Background: Human T cells play an important role in pathogen clearance, but their aberrant activation is also linked to numerous diseases. T cells are activated by the concurrent induction of the T cell receptor (TCR) and one or more costimulatory receptors. The characterization of signaling pathways induced by TCR and/or costimulatory receptor activation is critical, since these pathways are excellent targets for novel therapies for human disease.
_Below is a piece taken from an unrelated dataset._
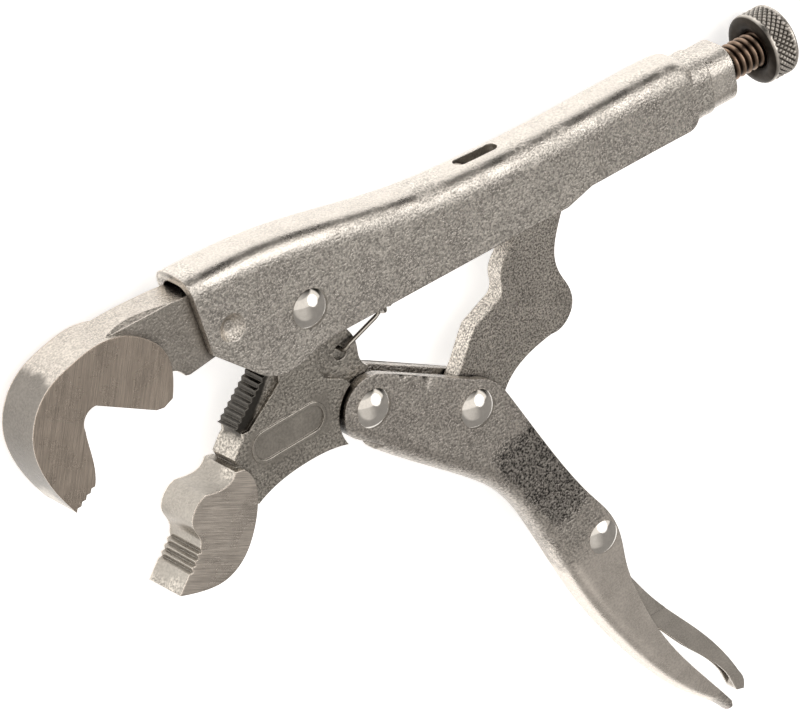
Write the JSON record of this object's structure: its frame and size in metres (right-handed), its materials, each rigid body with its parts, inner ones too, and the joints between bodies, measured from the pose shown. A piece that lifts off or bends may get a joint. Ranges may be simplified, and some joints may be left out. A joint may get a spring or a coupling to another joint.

Although studies using human T cell lines have provided substantial insight into these signaling pathways, no comprehensive, direct comparison of these cell lines to activated peripheral blood T cells (APBTs) has been performed to validate their usefulness as a model of primary T cells.
Methodology/principal findings: We used quantitative biochemical techniques to compare the activation of two widely used human T cell lines, Jurkat E6.1 and HuT78 T cells, to APBTs. We found that HuT78 cells were similar to APBTs in proximal TCR-mediated signaling events. In contrast, Jurkat E6.1 cells had significantly increased site-specific phosphorylation of Pyk2, PLCgamma1, Vav1, and Erk1/Erk2 and substantially more Ca2+ flux compared to HuT78 cells and APBTs. In part, these effects appear to be due to an overexpression of Itk in Jurkat E6.1 cells compared to HuT78 cells and APBTs. Both cell lines differ from APBTs in the expression and function of costimulatory receptors and in the range of cytokines and chemokines released upon TCR and costimulatory receptor activation.
Conclusions/significance: Both Jurkat E6.1 and HuT78 T cells had distinct similarities and differences compared to APBTs. Both cell lines have advantages and disadvantages, which must be taken into account when choosing them as a model T cell line.